Sec. 810-35. Documentary materials concerning trade secrets; Commercial or financial information; Confidentiality. Any documentary materials or data made or received by any member, agent or employee of the Authority, to the extent that such material or data consist of trade secrets, commercial or financial information regarding the operation of any enterprise conducted by an applicant for, or recipient of, any form of assistance which the Authority is empowered to render, or regarding the competitive position of such enterprise in a particular field of endeavor, shall not be deemed public records; provided, however, that if the Authority purchases a qualified security from such enterprise, the commercial and financial information, excluding trade secrets, shall be deemed to become a public record of the Authority after the expiration of 3 years from the date of purchase of such qualified security, or, in the case of such information made or received by any member, agent or employee of the Authority after the purchase of such qualified security, 3 years from the date such information was made or received. Any discussion or consideration of such trade secrets or commercial or financial information may be held by the Authority, in executive sessions closed to the public, notwithstanding the provisions of the Open Meetings Act; provided, however, that the purpose of any such executive session shall be set forth in the official minutes of the Authority and business which is not related to such purpose shall not be transacted, nor shall any vote be taken during such executive sessions.
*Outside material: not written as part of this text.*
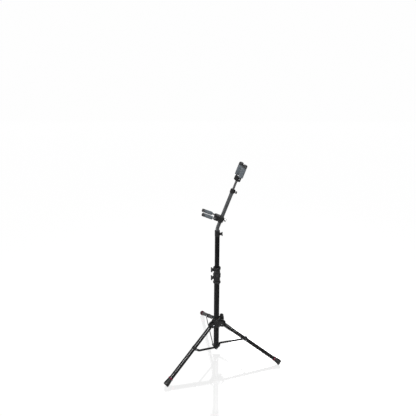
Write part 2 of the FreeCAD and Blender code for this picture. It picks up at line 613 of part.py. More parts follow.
def fork_rod():
    """Steel rod with a long flat that keeps the fork from turning."""
    length = FORK_ROD_INSET + FORK_ROD_RUN + 14.0
    bar = turned([(0, 0), (FORK_ROD_RADIUS - 1, 0), (FORK_ROD_RADIUS, 1), (FORK_ROD_RADIUS, length),
                  (0, length)])
    bar = bar.cut(Part.makeBox(4, 14, length - 20.0, V(FORK_ROD_RADIUS - 1.2, -7, 0)))
    return on_arm(bar, ARM_RUN - FORK_ROD_INSET)


def fork_prong(side):
    """Bent steel bar: out of the head, up through a bend, then straight along the arm direction."""
    corner, level = FORK_CORNER, FORK_PRONG_LEVEL
    start = 8.0
    side_axis = V(side, 0, 0)
    flat_end = FORK_HALF_SPREAD - corner
    flat = rod(PRONG_RADIUS, flat_end - start, side_axis * start + V(0, 0, level), side_axis)
    section = Part.Face(Part.Wire(Part.makeCircle(PRONG_RADIUS, V(side * flat_end, 0, level),
                                                  V(1, 0, 0))))
    bend = section.revolve(V(side * flat_end, 0, level + corner), V(0, 1, 0), -90 * side)
    upright = rod(PRONG_RADIUS, FORK_PRONG_LENGTH,
                  V(side * FORK_HALF_SPREAD, 0, level + corner), Z_AXIS)
    return fork_frame(flat.multiFuse([bend, upright]).removeSplitter())


def fork_head():
    """Moulded head that joins the rod and the two prongs."""
    block = Part.makeBox(40.0, 26.0, FORK_HEAD_HEIGHT, V(-20.0, -13.0, 0))
    block = rounded(block, 5.0, lambda edge: edge.Length < 60)
    block = block.cut(rod(FORK_ROD_RADIUS + 0.02, 14.02, V(0, 0, 0), Z_AXIS))
    for side in (-1, 1):
        block = block.cut(rod(PRONG_RADIUS + 0.02, 20, V(side * 8.0, 0, FORK_PRONG_LEVEL),
                              V(side, 0, 0)))
    return fork_frame(block)


def fork_pads_and_caps():
    pad_start = FORK_PRONG_LEVEL + FORK_CORNER + 1.0
    pad_length = FORK_PRONG_LENGTH - 12.0
    pads = []
    caps = []
    for side in (-1, 1):
        place = FreeCAD.Placement(V(side * FORK_HALF_SPREAD, 0, pad_start), FreeCAD.Rotation())
        pad = pad_sleeve(pad_length, PAD_RADIUS, PRONG_RADIUS + 0.02)
        pad.Placement = place
        cap = end_cap(PAD_RADIUS + 0.3, PRONG_RADIUS + 0.02, 11.2, 16.0)
        cap.Placement = FreeCAD.Placement(V(side * FORK_HALF_SPREAD, 0, pad_start + pad_length + 0.05),
                                          FreeCAD.Rotation())
        pads.append(fork_frame(pad))
        caps.append(fork_frame(cap))
    return pads, caps


# ---- the assembly -----------------------------------------------------------------------------
def write_tripod():
    save("bottom_spider", bottom_spider())
    save("spider_strut_bolts", *spider_bolts())
    gaps = [RUNNING_FIT, OPEN_PIN_GAP, OPEN_PIN_GAP]
    for number, (azimuth, gap) in enumerate(zip(LEG_AZIMUTHS, gaps), start=1):
        save("strut_%d" % number, spun(strut(), azimuth))
        for kind, shape in (("tube", leg_tube()), ("pivot_end", leg_pivot_end(gap)),
                            ("strut_bracket", strut_bracket()), ("strut_rivet", strut_rivet()),
                            ("foot_cap", foot_cap()), ("foot_ring", foot_ring())):
            save("leg_%d_%s" % (number, kind), spun(shape, azimuth))


def write_hub():
    level = HUB_LEVEL + HUB_KNOB_RISE
    save("hub_body", hub_body())
    save("hub_bushing", hub_bushing())
    save("hub_pivot_bolts", *hub_bolts())
    save("hub_screw_insert", threaded_insert(HUB_KNOB_AZIMUTH, level, 6.5, 4.05, 19.6, 32.5))
    save("hub_screw", radial_screw(HUB_KNOB_AZIMUTH, level, 4.0, LOWER_TUBE[0] + 0.4, 44.0))
    save("hub_knob", wing_knob(HUB_KNOB_AZIMUTH, level, 55.0, 33.0, (11.5, 19.0, 16.0, 14.0, 16.5),
                               4.0, 44.0))


def write_mast():
    lower_top = CLAMP_1_BOTTOM + CLAMP_SEAT
    middle_top = CLAMP_2_BOTTOM + CLAMP_SEAT
    save("lower_tube", pipe(LOWER_TUBE[0], LOWER_TUBE[1], lower_top - LOWER_TUBE_BOTTOM,
                            V(0, 0, LOWER_TUBE_BOTTOM), Z_AXIS))
    save("middle_tube", pipe(MIDDLE_TUBE[0], MIDDLE_TUBE[1], middle_top - MIDDLE_TUBE_BOTTOM,
                             V(0, 0, MIDDLE_TUBE_BOTTOM), Z_AXIS))
    save("upper_tube", upper_tube())
    save("middle_tube_guide", tube_guide(LOWER_TUBE[1] - RUNNING_FIT, MIDDLE_TUBE[1] - 0.03,
                                         MIDDLE_TUBE_BOTTOM, 10.5))
    save("upper_tube_guide", tube_guide(MIDDLE_TUBE[1] - RUNNING_FIT, UPPER_TUBE[1] - 0.03,
                                        UPPER_TUBE_BOTTOM, 9.0))
    for name, bottom, own, sliding in (("lower", CLAMP_1_BOTTOM, LOWER_TUBE, MIDDLE_TUBE),
                                       ("upper", CLAMP_2_BOTTOM, MIDDLE_TUBE, UPPER_TUBE)):
        screw, knob = clamp_knob_parts(bottom, sliding[0])
        save(name + "_clamp_body", clamp_body(bottom, own[0]))
        save(name + "_clamp_bushing", clamp_bushing(bottom, own[0], sliding[0]))
        save(name + "_clamp_screw", screw)
        save(name + "_clamp_knob", knob)
    save("mast_top_collar", top_collar())
    save("arm_socket_sleeve", arm_socket_sleeve())
    save("arm_lock_screw", radial_screw(TOP_KNOB_AZIMUTH, TOP_KNOB_LEVEL, PIN_RADIUS,
                                        ARM_RADIUS + 0.3, 26.0))
    save("arm_lock_knob", wing_knob(TOP_KNOB_AZIMUTH, TOP_KNOB_LEVEL, 90.0, 17.5,
                                    (6.8, 9.5, 10.0, 8.6, 7.0), PIN_RADIUS, 26.0))


def write_arm():
    save("arm_tube", arm_tube())
    save("arm_top_collar", arm_top_collar())
    save("cradle_clamp", cradle_clamp())
    save("cradle_thumb_screw",
         on_arm(thumb_screw(2.5, ARM_RADIUS + 0.3, 16.8, 8.0, 9.0), CRADLE_REACH))
    save("cradle_yoke", cradle_yoke())
    pads, caps = cradle_pads_and_caps()
    save("cradle_pads", *pads)
    save("cradle_end_caps", *caps)
    thumb = thumb_screw(2.5, FORK_ROD_RADIUS - 0.9, 15.8, 7.5, 8.5)
    thumb.translate(V(0, 0, 11.0))
    save("fork_thumb_screw", on_arm(thumb, ARM_RUN))
    save("fork_rod", fork_rod())
    save("fork_head", fork_head())
    save("fork_prongs", fork_prong(1), fork_prong(-1))
    pads, caps = fork_pads_and_caps()
    save("fork_pads", *pads)
    save("fork_end_caps", *caps)


os.makedirs("parts", exist_ok=True)
write_tripod()
write_hub()
write_mast()
write_arm()
print("hub level", round(HUB_LEVEL, 3), "strut pivot", round(STRUT_PIVOT_Z, 3),
      "leg pin", round(PIN_R, 3), round(PIN_Z, 3))
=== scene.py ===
import json
import math

import bmesh
import bpy
from mathutils import Euler, Matrix, Vector, noise


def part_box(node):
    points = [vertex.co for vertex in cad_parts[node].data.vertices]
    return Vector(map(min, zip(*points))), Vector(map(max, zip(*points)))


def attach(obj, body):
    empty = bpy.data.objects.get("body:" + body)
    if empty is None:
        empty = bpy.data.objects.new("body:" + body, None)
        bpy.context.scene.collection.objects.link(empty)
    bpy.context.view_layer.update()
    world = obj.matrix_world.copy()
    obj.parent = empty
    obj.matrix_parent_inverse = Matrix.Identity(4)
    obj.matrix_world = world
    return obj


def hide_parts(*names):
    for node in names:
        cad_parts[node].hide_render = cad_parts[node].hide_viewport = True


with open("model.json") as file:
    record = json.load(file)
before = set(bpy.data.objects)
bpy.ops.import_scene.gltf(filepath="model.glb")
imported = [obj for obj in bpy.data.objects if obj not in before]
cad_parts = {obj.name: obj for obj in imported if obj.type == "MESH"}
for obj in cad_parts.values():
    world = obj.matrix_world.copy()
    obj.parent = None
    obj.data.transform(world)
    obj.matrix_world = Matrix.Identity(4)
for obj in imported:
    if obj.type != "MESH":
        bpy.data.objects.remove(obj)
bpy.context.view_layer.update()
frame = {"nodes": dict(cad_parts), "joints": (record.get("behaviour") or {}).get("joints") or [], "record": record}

# Saxophone stand.  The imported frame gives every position; this script adds finishes, eased edges
# and the detailed foam, rubber and moulded pieces.  Metres, in the row frame.

NODES = frame["nodes"]
JOINTS = {joint["name"]: joint for joint in frame["joints"]}
SCENE = bpy.context.scene
MM = 0.001
UP = Vector((0, 0, 1))
WELD = 0.01 * MM
LEG_NUMBERS = (1, 2, 3)


# ---- reading the frame ------------------------------------------------------------------------
def joint_place(name):
    return Vector(JOINTS[name].get("pos_m", (0, 0, 0)))


def joint_axis(name):
    return Vector(JOINTS[name]["axis"]).normalized()


ARM_AXIS = joint_axis("fork_slide")
ARM_ACROSS = joint_axis("fork_screw_turn")


class Leg:
    """Directions and pivots of one leg, from its joints."""

    def __init__(self, number):
        self.number = number
        self.body = "leg_%d" % number
        self.pin = joint_place("leg_%d_swing" % number)
        self.radial = Vector((self.pin.x, self.pin.y, 0)).normalized()
        self.tangent = UP.cross(self.radial)
        hub_pivot = joint_place("hub_on_leg")
        pivot_radius = Vector((hub_pivot.x, hub_pivot.y, 0)).length
        self.pivot = self.radial * pivot_radius + UP * hub_pivot.z
        self.along = (self.pin - self.pivot).normalized()


LEGS = [Leg(number) for number in LEG_NUMBERS]


def centroid(points):
    return sum(points, Vector()) / len(points)


def solids_of(node):
    """The separate solids of a CAD node, each as a list of points, in a fixed order."""
    mesh = bmesh.new()
    mesh.from_mesh(NODES[node].data)
    bmesh.ops.remove_doubles(mesh, verts=mesh.verts, dist=WELD)
    mesh.verts.ensure_lookup_table()
    seen = [False] * len(mesh.verts)
    solids = []
    for start in range(len(mesh.verts)):
        if seen[start]:
            continue
        seen[start] = True
        front = [mesh.verts[start]]
        points = []
        while front:
            vertex = front.pop()
            points.append(vertex.co.copy())
            for edge in vertex.link_edges:
                other = edge.other_vert(vertex)
                if not seen[other.index]:
                    seen[other.index] = True
                    front.append(other)
        solids.append(points)
    mesh.free()
    solids.sort(key=lambda group: tuple(round(value, 4) for value in centroid(group)))
    return solids


def axis_frame(points, axis, side):
    """A matrix on the points' centre line, Z from their low end up the axis; length; radius."""
    z = axis.normalized()
    x = (side - side.dot(z) * z).normalized()
    y = z.cross(x)
    spans = [(min(p.dot(a) for p in points), max(p.dot(a) for p in points)) for a in (x, y, z)]
    matrix = Matrix((x, y, z)).transposed().to_4x4()
    matrix.translation = (x * sum(spans[0]) / 2 + y * sum(spans[1]) / 2 + z * spans[2][0])
    return matrix, spans[2][1] - spans[2][0], (spans[0][1] - spans[0][0]) / 2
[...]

(Source: P.A. 93-205, eff. 1-1-04.)

 

(20 ILCS 3501/810-40)

Sec. 810-40. Tax Exemption. The Illinois Venture Investment Fund and all its proceeds shall be and are hereby declared exempt from all franchise and income taxes levied by the State, provided nothing herein shall be construed to exempt from any such taxes, or from any taxes levied in connection with the manufacture, production, use or sale of any technologies, products, processes or inventions which are the subject of any agreement earned by any enterprise in which the Authority has invested.